2

I have a schema with an xs:any element. This element may contain other elements that have mixed content. I'm trying to use JAXB to unmarshall it into Java objects (with the 'any' as an Element).

From the schema:

<xs:element name="a">
    <xs:complexType>
        <xs:sequence>
            <xs:any processContents="lax"/>
        </xs:sequence>
    </xs:complexType>
</xs:element>

In general, this works. But when handling elements with mixed content, whitespace between nested nodes is lost.

test.xml:

<a><foo><b>Hello</b> <i>World</i></foo></a>

Unmarshalling like this:

JAXBContext jc = JAXBContext.newInstance(A.class);
Unmarshaller unmarshaller = jc.createUnmarshaller();
InputStream inputStream = this.getClass().getResourceAsStream("/data/test.xml");
A a = (A) unmarshaller.unmarshal(inputStream);
Marshaller marshaller = jc.createMarshaller();
marshaller.marshal(a, System.out);

Results in this:

<a><foo><b>Hello</b><i>World</i></foo></a>

I lose the space between the child tags of the <foo> element. I'm certain that it's the unmarshal step that takes the whitespace out here, but I do need it to survive the round trip.

Note that it's only whitespace-only text content that's removed. This works as desired:

<a><foo><b>Hello</b> to you <i>World</i></foo></a>

I tried adding xml:space="preserve" (see, for example, JAXB: How to keep consecutive spaces as they are in source XML during unmarshalling), but that has no effect on whitespace between elements. I've tried with processContents set to each of strict, lax, and skip, none of which helped.

Community
  • 1
  • 1
paloma
  • 335
  • 2
  • 11
  • Hi were you able to solve this? – Alaf Azam Oct 04 '18 at 07:24
  • If I remember right, we had a workaround but not a real solution. I think we ended up having to pull out the 'any' element of the XML separately and manually replace it in the parent Java object. – paloma Oct 31 '18 at 13:16
  • We ended up using velocity templating, and it made things really easy. :) – Alaf Azam Nov 03 '18 at 11:22

1 Answers1

0

After facing a similar issue I could come up with the following solution (to this specific scenario, as for some other complex XML structures it doesn't work perfectly).

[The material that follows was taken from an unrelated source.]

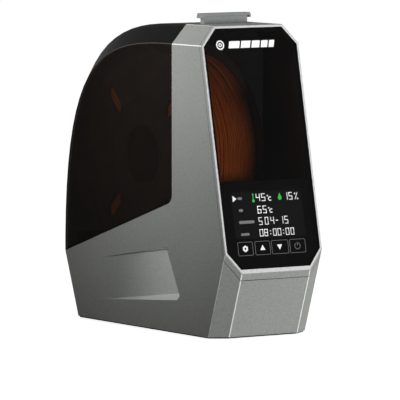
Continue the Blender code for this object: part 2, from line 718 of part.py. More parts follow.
def make_rollers():
    for row, centre in (("front", roller_centre(True)), ("rear", roller_centre(False))):
        axle = cylinder("axle_" + row, AXLE_RADIUS, 2 * AXLE_HALF, centre, STEEL, turn=ALONG_X, sides=20)
        moving = [axle]
        for side, word in ((-1, "left"), (1, "right")):
            middle = centre + Vector((side * (SPOOL_HALF - FLANGE_THICK / 2), 0, 0))
            half, edge = ROLLER_WIDE / 2, 1.2
            inner, outer = AXLE_RADIUS + GAP, ROLLER_RADIUS
            profile = [(outer - edge, half), (outer, half - edge), (outer, edge - half), (outer - edge, -half),
                       (inner, -half), (inner, half)]
            moving.append(turned("roller_%s_%s" % (row, word), profile, middle, RUBBER, turn=ALONG_X, sides=32))
        joint_axis("roller_axis_" + row, centre, *moving)


def make_spool():
    centre = Vector((0, SPOOL_Y, SPOOL_Z))
    moving = []
    for side, word in ((-1, "left"), (1, "right")):
        middle = centre + Vector((side * (SPOOL_HALF - FLANGE_THICK / 2), 0, 0))
        half, edge = FLANGE_THICK / 2, 0.8
        profile = [(SPOOL_RADIUS - edge, half), (SPOOL_RADIUS, half - edge), (SPOOL_RADIUS, edge - half),
                   (SPOOL_RADIUS - edge, -half), (SPOOL_BORE, -half), (SPOOL_BORE, half)]
        flange = turned("spool_flange_" + word, profile, middle, DARK, turn=ALONG_X, sides=64)
        for i in range(4):
            turn = Matrix.Rotation(math.radians(45 + 90 * i), 4, "X")
            frame = Matrix.Translation(middle * MM) @ turn
            wide = FLANGE_SLOT_WIDE / 2
            window = box("flange_window_%s_%d" % (word, i), (-10, -wide, FLANGE_SLOT_IN), (10, wide, FLANGE_SLOT_OUT),
                         frame=frame)
            round_edges(window, wide * 0.9)
            cut(flange, window)
        moving.append(flange)
    inside = SPOOL_HALF - FLANGE_THICK - GAP
    moving.append(turned("spool_core", ring_profile(SPOOL_BORE, SPOOL_CORE, inside), centre, DARK, turn=ALONG_X))
    moving.append(turned("filament_winding", ring_profile(SPOOL_CORE + GAP, WINDING_RADIUS, inside), centre,
                         FILAMENT, turn=ALONG_X, sides=64))
    joint_axis("spool_axis", centre, *moving)


def make_desiccant_tray():
    front, back = TRAY_BOX_Y
    low = FLOOR_Z + FLOOR_THICK + GAP
    wall = TRAY_BOX_WALL
    tray = box("desiccant_tray", (-TRAY_BOX_X, front, low), (TRAY_BOX_X, back, low + TRAY_BOX_TALL), DARK, bevel=1.0)
    hollow = box("desiccant_hollow", (-TRAY_BOX_X + wall, front + wall, low + wall),
                 (TRAY_BOX_X - wall, back - wall, low + 40))
    cut(tray, hollow)
    top = low + TRAY_BOX_TALL + GAP
    cover = box("desiccant_cover", (-TRAY_BOX_X, front, top), (TRAY_BOX_X, back, top + wall), DARK)
    for i in range(8):
        x = -TRAY_BOX_X + 8 + i * (2 * TRAY_BOX_X - 16) / 7
        cut(cover, box("cover_slot_%d" % i, (x - 1.5, front + 8, top - 5), (x + 1.5, back - 8, top + 5)))
    joint_axis("desiccant_lift", (0, (front + back) / 2, low), tray, cover)


def make_sensor():
    low = FLOOR_Z + FLOOR_THICK + GAP
    half, (front, back), tall = SENSOR_HALF, SENSOR_Y, SENSOR_TALL
    sensor = box("humidity_sensor", (-half, front, low), (half, back, low + tall), DARK, bevel=0.8)
    for i in (-1, 0, 1):
        x = i * half / 2
        cut(sensor, box("sensor_slot_%d" % (i + 1), (x - 0.8, front - 9, low + 2.5), (x + 0.8, front + 4, low + 7)))


# ---------------------------------------------------------------- warm air and power, under the floor

def make_fan():
    half, middle_z = FAN_SIDE / 2, FAN_Z + FAN_THICK / 2
    middle = Vector((0, SPOOL_Y, middle_z))
    frame = box("fan_housing", (-half, SPOOL_Y - half, FAN_Z), (half, SPOOL_Y + half, FAN_Z + FAN_THICK), BLACK,
                bevel=2.0)
    cut(frame, cylinder("fan_bore", FAN_BORE, 60, middle, sides=40))
    motor = cylinder("fan_motor", FAN_HUB, MOTOR_TALL, (0, SPOOL_Y, FAN_Z + MOTOR_TALL / 2), sides=24)
    for i in range(FAN_STRUTS):
        turn = Matrix.Translation((0, SPOOL_Y * MM, 0)) @ Matrix.Rotation(math.tau * i / FAN_STRUTS + 0.5, 4, "Z")
        wide = STRUT_WIDE / 2
        strut = box("fan_strut_%d" % i, (FAN_HUB / 2, -wide, FAN_Z + GAP), (FAN_BORE + 2, wide,
                    FAN_Z + MOTOR_TALL - GAP), frame=turn)
        join(frame, strut)
    join(frame, motor)
    cup_low = FAN_Z + MOTOR_TALL + SUNK
    hub_tall = FAN_THICK - 2 * MOTOR_TALL
    impeller = cylinder("fan_impeller", FAN_HUB, hub_tall, (0, SPOOL_Y, cup_low + hub_tall / 2), DARK, sides=28)
    for i in range(FAN_BLADES):
        spin = Matrix.Rotation(math.tau * i / FAN_BLADES, 4, "Z")
        pitch = Matrix.Rotation(BLADE_PITCH, 4, "X")
        place = Matrix.Translation(Vector((0, SPOOL_Y, cup_low + hub_tall / 2)) * MM) @ spin @ pitch
        blade = box("fan_blade_%d" % i, (FAN_HUB - 1.5, -BLADE_CHORD / 2, -BLADE_THICK / 2),
                    (FAN_HUB - 1.5 + BLADE_LONG, BLADE_CHORD / 2, BLADE_THICK / 2), frame=place)
        join(impeller, blade)
    joint_axis("fan_axis", middle, impeller)


def make_heater():
    half = FAN_SIDE / 2 - DUCT_WALL - 1
    low = FAN_Z + FAN_THICK + 3
    high = low + HEATER_TALL
    heater = box("heater_core", (-half, SPOOL_Y - half, low), (half, SPOOL_Y + half, high), HEAT)
    cut(heater, box("heater_hollow", (-half + 3, SPOOL_Y - half + 3, low - 9), (half - 3, SPOOL_Y + half - 3,
                    high + 9)))
    for i in range(HEATER_FINS):
        x = (i - (HEATER_FINS - 1) / 2) * (2 * half - 6) / HEATER_FINS
        join(heater, box("heater_fin_%d" % i, (x - 0.6, SPOOL_Y - half + 1, low + 1), (x + 0.6, SPOOL_Y + half - 1,
                         high - 1)))
    outer = FAN_SIDE / 2
    duct_low, duct_high = FAN_Z + FAN_THICK + GAP, FLOOR_Z - GAP
    duct = box("heater_duct", (-outer, SPOOL_Y - outer, duct_low), (outer, SPOOL_Y + outer, duct_high), BLACK)
    inner = outer - DUCT_WALL
    cut(duct, box("duct_hollow", (-inner, SPOOL_Y - inner, duct_low - 9), (inner, SPOOL_Y + inner, duct_high + 9)))


def make_power():
    top = POWER_Z + THIN
    board = box("power_board", (POWER_X[0], POWER_Y[0], POWER_Z), (POWER_X[1], POWER_Y[1], top), BOARD)
    for i, ((x, y), (wide, long), tall) in enumerate(POWER_BLOCKS):
        join(board, box("power_block_%d" % i, (x, y, top - SUNK), (x + wide, y + long, top + tall)))
    frame = rear_frame(INLET_UP)
    jack = cylinder("power_inlet", INLET_RADIUS, INLET_DEPTH, (INLET_X, 0, -INLET_DEPTH / 2), BLACK, frame=frame,
                    sides=28)
    flange = cylinder("inlet_flange", INLET_RADIUS + 2.5, 2.0, (INLET_X, 0, -WALL - GAP - 1.2), frame=frame, sides=28)
    socket = cylinder("inlet_socket", INLET_SOCKET, 20, (INLET_X, 0, 0), frame=frame, sides=24)
    contact = cylinder("inlet_contact", INLET_CONTACT, 9.0, (INLET_X, 0, -6.0), frame=frame, sides=12)
    join(jack, flange)
    cut(jack, socket)
    join(jack, contact)


# ---------------------------------------------------------------- filament outlet on the frame

def make_outlet():
    across, deep = PLUG_NECK
    front, back = plug_span(deep)
    plug = box("outlet_plug", (-across / 2, front, TOP_Z - PLUG_STEM), (across / 2, back, TOP_Z + PLUG_NECK_TALL + 1),
               SILICONE)
    wide, long = PLUG_HEAD
    head_front, head_back = plug_span(long)
    head_low = TOP_Z + PLUG_NECK_TALL
    head = box("plug_head", (-wide / 2, head_front, head_low), (wide / 2, head_back, head_low + PLUG_HEAD_TALL),
               bevel=0.6)
    join(plug, head)
    for side in (-1, 1):
        edge = side * wide / 2
        inner = edge - side * PLUG_LIP_WIDE
        lip = box("plug_lip_%d" % side, (min(edge, inner), head_front, head_low - PLUG_LIP),
                  (max(edge, inner), head_back, head_low + 1))
        join(plug, lip)
    joint_axis("plug_pull", (0, (front + back) / 2, TOP_Z), plug)
    top = TOP_Z - WALL - GAP
    insert = box("outlet_insert", (-across / 2 - INSERT_RIM, front - INSERT_RIM, top - INSERT_TALL),
                 (across / 2 + INSERT_RIM, back + PLUG_LIP_WIDE - GAP, top), BLACK)
    cut(insert, plug_slot("insert_plug_slot"))


# ---------------------------------------------------------------- lid, hinge and seal

def make_lid():
    lid = trimmed("lid_shell", housing_planes(), SMOKE)
    round_edges(lid, EDGE)
    keep(lid, lid_space("lid_space_kept", PARTING_GAP))
    cut(lid, trimmed("lid_inside", housing_planes(WALL)))
    cut(lid, cylinder("lid_knuckle_room", KNUCKLE_RADIUS + KNUCKLE_ROOM, hinge_length() + 4 * GAP, hinge_centre(),
                      turn=ALONG_X))
    seal = trimmed("lid_seal", housing_planes(WALL + GAP), RUBBER)
    cut(seal, trimmed("seal_inside", housing_planes(WALL + GAP + SEAL_THICK)))
    keep(seal, lid_space("seal_band_low", -SEAL_BELOW))
    cut(seal, lid_space("seal_band_high", SEAL_ABOVE))
    half = hinge_length() / 2 + 5 * GAP
    rear = rear_point(parting_z(REAR_Y))
    cut(seal, swing_room("seal_swing_room"), box("seal_hinge_room", rear + Vector((-half, -25, -30)),
                                                 rear + Vector((half, 5, 30))))
    return lid


def make_hinge():
    centre = hinge_centre()
    length = hinge_length()
    lean = math.atan(REAR_SLOPE)
    cylinder("hinge_pin", PIN_RADIUS, length + 1.0, centre, STEEL, turn=ALONG_X, sides=16)
    pin_room = cylinder("pin_room", PIN_RADIUS + GAP, length + 40, centre, turn=ALONG_X, sides=16)
    leaves = {}
    upright = Matrix.Translation(centre * MM)
    drop = (centre.z - FLOOR_Z - FLOOR_THICK - 2 * GAP) / math.cos(lean) - 1.0
    leaves["base"] = box("hinge_leaf_base", (-length / 2, -LEAF_SINK, -drop), (length / 2, LEAF_THICK - LEAF_SINK,
                         -1.0), DARK, frame=upright @ Matrix.Rotation(-lean, 4, "X"))
    outer = REAR_Y - WALL - GAP - centre.y
    leaves["lid"] = box("hinge_leaf_lid", (-length / 2, outer - LEAF_THICK, 1.0), (length / 2, outer, LID_LEAF_LONG),
                        DARK, frame=upright)
    for i in range(KNUCKLE_COUNT):
        word, other = ("base", "lid") if i % 2 == 0 else ("lid", "base")
        middle = centre + Vector((-length / 2 + (i + 0.5) * KNUCKLE_LENGTH, 0, 0))
        knuckle = cylinder("knuckle_%d" % i, KNUCKLE_RADIUS, KNUCKLE_LENGTH - 2 * GAP, middle, turn=ALONG_X, sides=20)
        room = cylinder("knuckle_clear_%d" % i, KNUCKLE_RADIUS + 2 * GAP, KNUCKLE_LENGTH + 0.02, middle,
                        turn=ALONG_X, sides=20)
        cut(leaves[other], room)
        join(leaves[word], knuckle)
    for leaf in leaves.values():
        cut(leaf, pin_room)
    return centre, leaves["lid"]


def main():
    make_housing()
    make_bottom()
    make_front()
    make_floor()
    make_brackets()
    make_rollers()
    make_spool()
    make_desiccant_tray()
    make_sensor()
    make_fan()
    make_heater()
    make_power()
    make_outlet()
    lid = make_lid()
    centre, lid_leaf = make_hinge()
    joint_axis("lid_hinge", centre, lid, lid_leaf)


main()
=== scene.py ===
"""Looks of the filament dryer box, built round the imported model. Metres, in the model's own frame."""
import json
import math
import random

import bmesh
import bpy
from mathutils import Matrix, Vector


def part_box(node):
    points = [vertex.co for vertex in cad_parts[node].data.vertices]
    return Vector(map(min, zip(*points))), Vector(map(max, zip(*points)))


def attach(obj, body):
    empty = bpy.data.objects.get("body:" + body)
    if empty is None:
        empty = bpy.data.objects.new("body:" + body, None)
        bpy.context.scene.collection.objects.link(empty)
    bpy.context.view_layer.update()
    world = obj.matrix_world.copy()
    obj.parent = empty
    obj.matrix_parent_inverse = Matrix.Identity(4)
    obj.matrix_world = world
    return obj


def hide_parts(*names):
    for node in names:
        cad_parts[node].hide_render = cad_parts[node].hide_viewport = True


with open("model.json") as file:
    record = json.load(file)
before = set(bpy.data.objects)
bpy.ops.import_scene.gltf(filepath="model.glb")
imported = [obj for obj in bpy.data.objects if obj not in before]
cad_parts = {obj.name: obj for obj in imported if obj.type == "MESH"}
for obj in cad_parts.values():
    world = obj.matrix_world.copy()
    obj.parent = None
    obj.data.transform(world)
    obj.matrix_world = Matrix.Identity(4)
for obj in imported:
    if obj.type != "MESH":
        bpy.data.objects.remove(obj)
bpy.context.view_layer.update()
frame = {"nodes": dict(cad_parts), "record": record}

NODES = frame["nodes"]
MM = 0.001

# The front panel: its nose line and tilt. Depths on it are measured out of its face.
NOSE = (0.0, -0.1455, 0.0605)
PANEL_UP = math.radians(78.26)
PANEL = Matrix.Translation(NOSE) @ Matrix.Rotation(PANEL_UP, 4, "X")
TO_PANEL = PANEL.inverted()
PANEL_OUT = PANEL.to_3x3() @ Vector((0, 0, 1))
PANEL_MIDDLE = Vector((0, 110 * MM))    # on the panel, inside the glass

# Layers of the display under the glass, and the print on top of it
FIGURE_DEPTH, FIGURE_THICK = -2.05 * MM, 0.12 * MM
FIELD_DEPTH, MASK_DEPTH, FILM_THICK = -2.18 * MM, -2.24 * MM, 0.04 * MM
PRINT_DEPTH, PRINT_THICK = 0.06 * MM, 0.05 * MM

# Flats along the creases: no wider than this, and not part of a face broader than this
CREASE_FLAT = 1.15 * MM
BROAD_AREA = 250 * MM * MM

STRAND = 1.75 * MM

# The spool, from its CAD nodes
core_low, core_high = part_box("spool_core")
SPOOL = (core_low + core_high) / 2


# ---------------------------------------------------------------- camera, floor and light

CAMERA_PLACE = (-2.5154, -3.8325, 0.4984)
CAMERA_DIP, CAMERA_TURN = 4.777, 33.424     # degrees down from level, and round from straight ahead
FLOOR_REACH = 30.0


def aim(obj, at):
    obj.rotation_euler = (Vector(at) - obj.location).to_track_quat("-Z", "Y").to_euler()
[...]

package com.stackoverflow.answers;

import java.io.ByteArrayInputStream;
import java.io.ByteArrayOutputStream;
import java.io.InputStream;
import java.nio.charset.StandardCharsets;
import java.util.List;

import javax.xml.bind.JAXBContext;
import javax.xml.bind.JAXBElement;
import javax.xml.bind.JAXBException;
import javax.xml.bind.Marshaller;
import javax.xml.bind.Unmarshaller;
import javax.xml.bind.annotation.XmlAccessType;
import javax.xml.bind.annotation.XmlAccessorType;
import javax.xml.bind.annotation.XmlAnyElement;
import javax.xml.bind.annotation.XmlMixed;
import javax.xml.bind.annotation.XmlRootElement;
import javax.xml.transform.stream.StreamSource;

import static org.junit.Assert.assertEquals;
import org.junit.Test;
import org.w3c.dom.Element;

public class XmlAnyElementWithWhiteSpacesTest {

    @XmlAccessorType(XmlAccessType.FIELD)
    @XmlRootElement(name = "a")
    private static class A {

        @XmlAnyElement
        @XmlMixed
        private List<Element> elements;
    }

    private static final String SAMPLE = "<a><foo><b>Hello</b> <i>World</i></foo></a>";

    @Test
    public void shouldParseAndSerializeKeepingWhiteSpaceElements() throws JAXBException {
        // given
        JAXBContext jc = JAXBContext.newInstance(A.class);
        Unmarshaller unmarshaller = jc.createUnmarshaller();
        InputStream inputStream = new ByteArrayInputStream(SAMPLE.getBytes(StandardCharsets.UTF_8));
        Marshaller marshaller = jc.createMarshaller();
        marshaller.setProperty(Marshaller.JAXB_FRAGMENT, Boolean.TRUE);
        // when
        JAXBElement<A> a = unmarshaller.unmarshal(new StreamSource(inputStream), A.class);
        ByteArrayOutputStream outputStream = new ByteArrayOutputStream();
        marshaller.marshal(a.getValue(), outputStream);
        String actual = new String(outputStream.toByteArray(), StandardCharsets.UTF_8);
        // then
        assertEquals(SAMPLE, actual);
    }

}

The key points here are:

  • Usage of @XmlMixed annotation
  • Usage of StreamSource

You can use either List<Object> or List<Element> for your "XML any content" property.